Aim of the exercise: Each line of the material below should be reproduced exactly.

Supplied material:
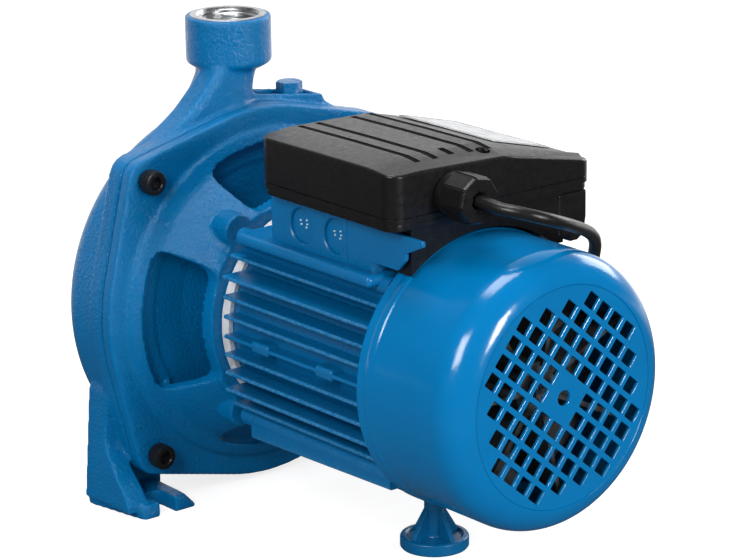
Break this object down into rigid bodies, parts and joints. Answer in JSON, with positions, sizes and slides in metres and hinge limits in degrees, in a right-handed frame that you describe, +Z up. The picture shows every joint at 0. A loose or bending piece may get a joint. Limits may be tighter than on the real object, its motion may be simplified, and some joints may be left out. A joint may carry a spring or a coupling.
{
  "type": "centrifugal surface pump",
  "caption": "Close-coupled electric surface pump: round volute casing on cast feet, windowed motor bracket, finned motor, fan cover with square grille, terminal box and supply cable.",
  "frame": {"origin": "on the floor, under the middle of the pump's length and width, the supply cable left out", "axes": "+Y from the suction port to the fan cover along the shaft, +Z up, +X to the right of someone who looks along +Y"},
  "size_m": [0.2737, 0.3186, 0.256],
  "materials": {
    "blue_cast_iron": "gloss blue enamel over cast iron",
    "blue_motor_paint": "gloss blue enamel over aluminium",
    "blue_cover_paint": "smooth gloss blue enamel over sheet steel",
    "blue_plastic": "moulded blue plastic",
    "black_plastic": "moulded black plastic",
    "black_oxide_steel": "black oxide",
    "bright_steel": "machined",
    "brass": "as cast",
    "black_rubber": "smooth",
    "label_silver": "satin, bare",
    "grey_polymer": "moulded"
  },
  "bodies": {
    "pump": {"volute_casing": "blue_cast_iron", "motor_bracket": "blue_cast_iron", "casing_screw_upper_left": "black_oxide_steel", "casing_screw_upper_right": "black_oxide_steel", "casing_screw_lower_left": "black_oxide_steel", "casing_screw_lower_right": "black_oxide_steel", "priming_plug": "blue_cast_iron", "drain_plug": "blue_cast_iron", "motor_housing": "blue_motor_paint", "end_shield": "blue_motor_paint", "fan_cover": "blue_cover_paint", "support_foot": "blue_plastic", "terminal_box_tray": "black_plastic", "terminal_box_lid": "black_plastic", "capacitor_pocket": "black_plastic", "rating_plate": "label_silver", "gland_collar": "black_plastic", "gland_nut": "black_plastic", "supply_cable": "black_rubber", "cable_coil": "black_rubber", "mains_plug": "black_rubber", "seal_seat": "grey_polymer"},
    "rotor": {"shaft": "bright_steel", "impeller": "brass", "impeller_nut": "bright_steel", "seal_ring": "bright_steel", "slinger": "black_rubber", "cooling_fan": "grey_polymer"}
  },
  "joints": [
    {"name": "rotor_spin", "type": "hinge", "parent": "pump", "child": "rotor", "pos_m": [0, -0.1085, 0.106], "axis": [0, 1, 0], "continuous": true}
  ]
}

Result of the task:
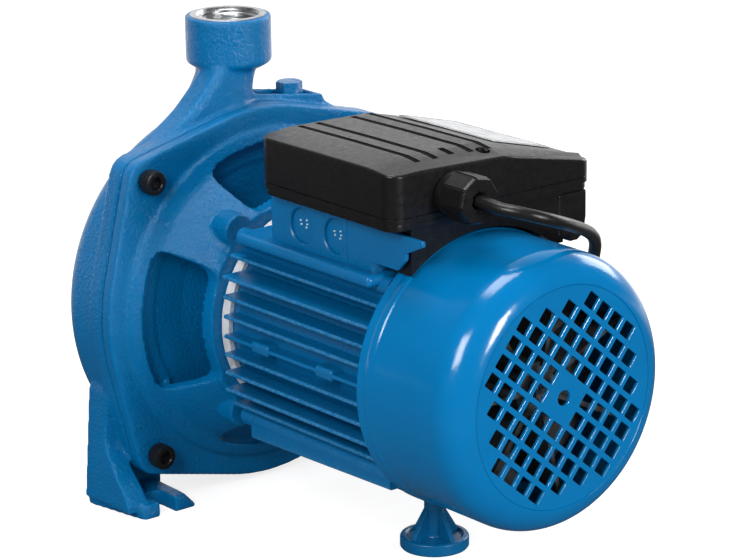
Break this object down into rigid bodies, parts and joints. Answer in JSON, with positions, sizes and slides in metres and hinge limits in degrees, in a right-handed frame that you describe, +Z up. The picture shows every joint at 0. A loose or bending piece may get a joint. Limits may be tighter than on the real object, its motion may be simplified, and some joints may be left out. A joint may carry a spring or a coupling.
{
  "type": "centrifugal surface pump",
  "caption": "Close-coupled electric surface pump: round volute casing on cast feet, windowed motor bracket, finned motor, fan cover with square grille, terminal box and supply cable.",
  "frame": {"origin": "on the floor, under the middle of the pump's length and width, the supply cable left out", "axes": "+Y from the suction port to the fan cover along the shaft, +Z up, +X to the right of someone who looks along +Y"},
  "size_m": [0.2737, 0.3186, 0.256],
  "materials": {
    "blue_cast_iron": "gloss blue enamel over cast iron",
    "blue_motor_paint": "gloss blue enamel over aluminium",
    "blue_cover_paint": "smooth gloss blue enamel over sheet steel",
    "blue_plastic": "moulded blue plastic",
    "black_plastic": "moulded black plastic",
    "black_oxide_steel": "black oxide",
    "bright_steel": "machined",
    "brass": "as cast",
    "black_rubber": "smooth",
    "label_silver": "satin, bare",
    "grey_polymer": "moulded"
  },
  "bodies": {
    "pump": {"volute_casing": "blue_cast_iron", "motor_bracket": "blue_cast_iron", "casing_screw_upper_left": "black_oxide_steel", "casing_screw_upper_right": "black_oxide_steel", "casing_screw_lower_left": "black_oxide_steel", "casing_screw_lower_right": "black_oxide_steel", "priming_plug": "blue_cast_iron", "drain_plug": "blue_cast_iron", "motor_housing": "blue_motor_paint", "end_shield": "blue_motor_paint", "fan_cover": "blue_cover_paint", "support_foot": "blue_plastic", "terminal_box_tray": "black_plastic", "terminal_box_lid": "black_plastic", "capacitor_pocket": "black_plastic", "rating_plate": "label_silver", "gland_collar": "black_plastic", "gland_nut": "black_plastic", "supply_cable": "black_rubber", "cable_coil": "black_rubber", "mains_plug": "black_rubber", "seal_seat": "grey_polymer"},
    "rotor": {"shaft": "bright_steel", "impeller": "brass", "impeller_nut": "bright_steel", "seal_ring": "bright_steel", "slinger": "black_rubber", "cooling_fan": "grey_polymer"}
  },
  "joints": [
    {"name": "rotor_spin", "type": "hinge", "parent": "pump", "child": "rotor", "pos_m": [0, -0.1085, 0.106], "axis": [0, 1, 0], "continuous": true}
  ]
}